**INSTRUCTIONS FOR THE TASK:** Check each line of the listing for the word "part" and give only the number of lines that have it.

**INFORMATION SHOWN:**
──────
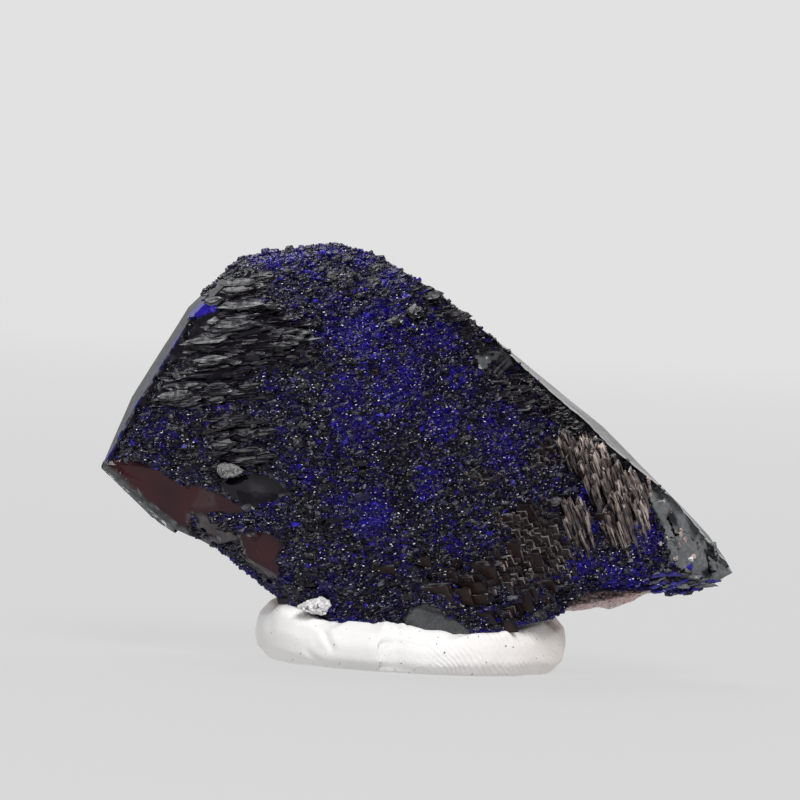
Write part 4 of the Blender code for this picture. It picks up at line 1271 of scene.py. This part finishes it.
def putty_finish():
    own = settings().putty
    finish = Finish("putty", IOR=1.4)
    place = finish.place()
    x, y, z = finish.coordinates(place)
    cloud = finish.noise(place, 3.0 * MM, detail=3.0)
    # Painted warm light, stronger towards the right end and patchy with the cloud.
    right = x.rise(-1.0 * MM, 14.0 * MM)
    # Painted shade: the putty darkens a little from its middle rightwards, where the lamps light it most.
    painted_shade = x.rise(-13.0 * MM, -5.0 * MM) * 0.16
    even = finish.mix(painted_shade, tuple(own.colour), (0.1, 0.1, 0.1, 1))
    colour = finish.mix(right * (0.4 + cloud * 0.6), even, tuple(own.painted_warm_light))
    specks = finish.noise(place, 0.32 * MM, detail=1.0).rise(0.745, 0.77)
    finish.set("Base Color", finish.mix(specks, colour, (0.12, 0.1, 0.09, 1)))
    finish.set("Roughness", 0.5 + cloud * 0.2)
    swirl = finish.noise(place, 5.0 * MM, detail=1.0)
    line = (x * 0.72 + z * 0.69 + y * 0.2 + swirl * 1.6 * MM) / own.ridge
    ridges = finish.node("ShaderNodeMath", {"operation": "SINE"}, {0: line * (2 * math.pi)})
    print_mask = x.rise(0.5 * MM, 5.0 * MM) * cloud.rise(0.3, 0.55)
    rough = finish.noise(place, 0.55 * MM, detail=4.0) * x.rise(-3.6 * MM, -2.6 * MM)
    grainy = finish.noise(place, 0.28 * MM, detail=3.0)
    finish.set("Normal", finish.bump(ridges * print_mask * 0.3 + grainy * 0.35 + rough * 1.1, 0.07 * MM))
    return finish.material


class MINERAL_OT_putty_ring(Operator):
    """Knead the putty ring: lumps, creases and the lap of its rolled ends"""
    bl_idname = "mineral.putty_ring"
    bl_label = "Putty ring"

    def execute(self, context):
        ring = copy_of("putty_ring", "putty_rope")
        apply_modifier(ring, "REMESH", mode="VOXEL", voxel_size=0.3 * MM)
        apply_modifier(ring, "SMOOTH", factor=0.5, iterations=4)
        roughen(ring, "kneading", size=3.6 * MM, strength=0.26 * MM, depth=1)
        refine(ring, 0.17 * MM, rounds=2,
               near=lambda x, y, z: (np.abs(x - SEAM) < 0.5) & (z < 4.2) & (y < -8))
        points = points_of(ring.data) / MM
        self.lip(points)
        self.knead(points)
        move_points(ring.data, points * MM)
        take(ring)
        bpy.ops.object.shade_smooth()
        settle(ring, "putty", putty_finish(), "putty_ring")
        return {"FINISHED"}

    def lip(self, points):
        """Brings the top of the rope's front to the line of the lip."""
        x, y, z = points.T
        places = np.arange(-14.0, 14.1)
        near = [np.abs(x - place) < 0.6 for place in places]
        fronts = [y[close].min() for close in near]
        tops = [z[close & (y < front + 2.2)].max() for close, front in zip(near, fronts)]
        front, top = np.interp(x, places, fronts), np.interp(x, places, tops)
        wanted = np.interp(x, *zip(*LIP))
        share = (front + 3.4 - y).clip(0, 1) * unit(14.0 - np.abs(x))
        points[:, 2] *= 1 + share * (wanted / top - 1)

    def knead(self, points):
        """Laps the left end over the right one, and presses in the creases and crumbs."""
        x, y, z = points.T
        seam = SEAM + 0.12 * np.sin(2.1 * z)
        reach = unit((3.4 - z) / 0.5) * unit(z / 0.5) * (y < -8)
        left = unit((seam - x) / 0.12 + 0.5)
        off = np.abs(x - seam)
        push = (left * 0.4 * np.exp(-off / 4.0) - (1 - left) * 0.3 * np.exp(-off / 2.5)) * reach
        for crease, depth in zip(CREASES, (0.16, 0.18)):
            far = distance_to(x, z, crease)
            bulge = 0.05 * np.exp(-((far - 0.7) / 0.4) ** 2)
            push = push - (depth * np.exp(-(far / 0.28) ** 2) - bulge) * (y < -6)
        lump = np.exp(-((x + 1.0) / 1.5) ** 2 - ((z - 4.6) / 0.7) ** 2) * (y < -9)
        crumbs = wander(x, z, 0.5, 41.0) + 0.6 * wander(x, z, 0.25, 42.0)
        points[:, 1] -= push + lump * (0.15 + 0.35 * crumbs)
        points[:, 2] += lump * 0.2 * crumbs


# ---------------------------------------------------------------- stage


def area_light(name, towards, distance, size, energy, colour=(1, 1, 1)):
    """A round lamp that shines on the part from a direction."""
    lamp = bpy.data.lights.new(name, "AREA")
    lamp.shape, lamp.size = "DISK", size
    lamp.energy, lamp.color = energy, colour
    obj = linked(name, lamp)
    obj.location = Vector((0, 0, 0.02)) + Vector(towards).normalized() * distance
    obj.rotation_euler = (-Vector(towards)).to_track_quat("-Z", "Y").to_euler()
    obj.visible_camera = False


class MINERAL_OT_stage(Operator):
    """Set the pale floor and backdrop, the lamps, the world and the camera"""
    bl_idname = "mineral.stage"
    bl_label = "Stage, lights and camera"

    def execute(self, context):
        own = settings().stage
        self.backdrop(own)
        self.world()
        area_light("top_softbox", (-0.34, 0.46, 0.82), distance=1.1, size=0.86, energy=own.top_light)
        area_light("front_lamp", (0.14, -0.76, 0.62), distance=1.2, size=0.52, energy=own.front_light)
        area_light("left_spark", (-0.5, -0.7, 0.5), distance=1.0, size=0.13, energy=own.sparks)
        area_light("right_spark", (0.42, -0.62, 0.66), distance=1.0, size=0.13, energy=own.sparks)
        area_light("warm_card", (0.76, 0.62, 0.16), distance=1.0, size=0.3, energy=own.warm_light,
                   colour=(1.0, 0.8, 0.66))
        self.camera(own)
        context.scene.view_settings.view_transform = "Standard"
        return {"FINISHED"}

    def backdrop(self, own):
        """A floor that sweeps up behind."""
        side, front, back, sweep_steps, sweep_step, wall = 4.0, -4.0, 1.7, 10, 0.14, 2.2
        deselect()
        bpy.ops.mesh.primitive_plane_add(size=1.0)
        floor = bpy.context.object
        floor.name = floor.data.name = "sweep"
        edit_mode(True)
        bm = bmesh.from_edit_mesh(floor.data)
        for vert in bm.verts:
            vert.co = Vector((side if vert.co.x > 0 else -side, back if vert.co.y > 0 else front, 0.0))
        bmesh.update_edit_mesh(floor.data)
        for step in range(sweep_steps):
            select_only(floor, "EDGE", self.far_end)
            angle = math.radians(9 * (step + 0.5))
            extrude_by(0, sweep_step * math.cos(angle), sweep_step * math.sin(angle))
        extrude_by(0, 0, wall)
        select_mesh("SELECT")
        bpy.ops.mesh.normals_make_consistent(inside=False)
        edit_mode(False)
        bpy.ops.object.shade_smooth()
        paper = Finish("paper", Roughness=0.9, Specular_IOR_Level=0.1, Emission_Strength=1.0)
        paper.set("Base Color", tuple(own.paper))
        _, y, z = paper.coordinates(paper.place())
        near, high = (0.583, 0.583, 0.583, 1), (0.738, 0.738, 0.738, 1)
        paper.set("Emission Color", paper.mix((y + z).rise(-0.1, 2.3), near, high))
        floor.data.materials.append(paper.material)

    @staticmethod
    def far_end(edge):
        """How far back and up an edge lies that runs from side to side."""
        start, end = (vert.co for vert in edge.verts)
        return start.y + start.z + end.y + end.z - 9 * abs(start.y - end.y)

    def world(self):
        """A pale sky for the camera, and a dim one for the part to reflect."""
        world = bpy.data.worlds.new("studio")
        bpy.context.scene.world = world
        world.use_nodes = True
        tree = world.node_tree
        tree.nodes.clear()
        out, path, mix, around, seen = (tree.nodes.new("ShaderNode" + kind) for kind in (
            "OutputWorld", "LightPath", "MixShader", "Background", "Background"))
        seen.inputs["Color"].default_value = (0.74, 0.74, 0.75, 1)
        around.inputs["Color"].default_value = (0.11, 0.11, 0.115, 1)
        for i, socket in enumerate((path.outputs["Is Camera Ray"], around.outputs[0], seen.outputs[0])):
            tree.links.new(socket, mix.inputs[i])
        tree.links.new(mix.outputs[0], out.inputs["Surface"])

    def camera(self, own):
        """A long lens that sees a field of this width where it aims."""
        sensor, field, aim = 36.0, 0.0796, Vector((-2.31, -5.0, 26.58)) * MM
        lens = bpy.data.cameras.new("camera")
        lens.lens, lens.sensor_width = own.lens, sensor
        lens.clip_start, lens.clip_end = 0.05, 20.0
        camera = linked("camera", lens)
        forward = Vector((0, math.cos(own.elevation), -math.sin(own.elevation)))
        right = Vector((math.cos(own.roll), 0, math.sin(own.roll)))
        up = right.cross(forward).normalized()
        right = forward.cross(up).normalized()
        turn = Matrix((right, up, -forward)).transposed()
        away = Matrix.Translation(aim - forward * (field * own.lens / sensor))
        camera.matrix_world = away @ turn.to_4x4()
        bpy.context.scene.camera = camera


# ---------------------------------------------------------------- panel and registration


class MineralSettings(PropertyGroup):
    fluorite: PointerProperty(type=FluoriteSettings, name="Fluorite",
                              description="Sizes and colours of the fluorite")
    quartz: PointerProperty(type=QuartzSettings, name="Quartz", description="Colours and grain of the quartz")
    putty: PointerProperty(type=PuttySettings, name="Putty", description="Colours and ridges of the putty")
    stage: PointerProperty(type=StageSettings, name="Stage", description="Backdrop, lamps and camera")


STEPS = (
    MINERAL_OT_fluorite_body, MINERAL_OT_crust, MINERAL_OT_ledges, MINERAL_OT_quartz_matrix,
    MINERAL_OT_quartz_grains, MINERAL_OT_putty_ring, MINERAL_OT_stage,
)


class MINERAL_PT_panel(Panel):
    """Builds the mineral, step by step"""
    bl_idname = "MINERAL_PT_panel"
    bl_label = "Fluorite with quartz"
    bl_space_type = "VIEW_3D"
    bl_region_type = "UI"
    bl_category = "Mineral"

    def draw(self, context):
        own = context.scene.mineral
        for group in (own.fluorite, own.quartz, own.putty, own.stage):
            box = self.layout.box()
            for name in group.bl_rna.properties.keys():
                if name not in ("rna_type", "name"):
                    box.prop(group, name)
        for step in STEPS:
            self.layout.operator(step.bl_idname)


CLASSES = (
    FluoriteSettings, QuartzSettings, PuttySettings, StageSettings, MineralSettings, *STEPS, MINERAL_PT_panel,
)


def register():
    for cls in CLASSES:
        bpy.utils.register_class(cls)
    bpy.types.Scene.mineral = PointerProperty(type=MineralSettings)


def unregister():
    del bpy.types.Scene.mineral
    for cls in reversed(CLASSES):
        bpy.utils.unregister_class(cls)


def main():
    register()
    for step in STEPS:
        group, name = step.bl_idname.split(".")
        getattr(getattr(bpy.ops, group), name)()


if __name__ == "__main__":
    main()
──────
**THE RESULT:** 3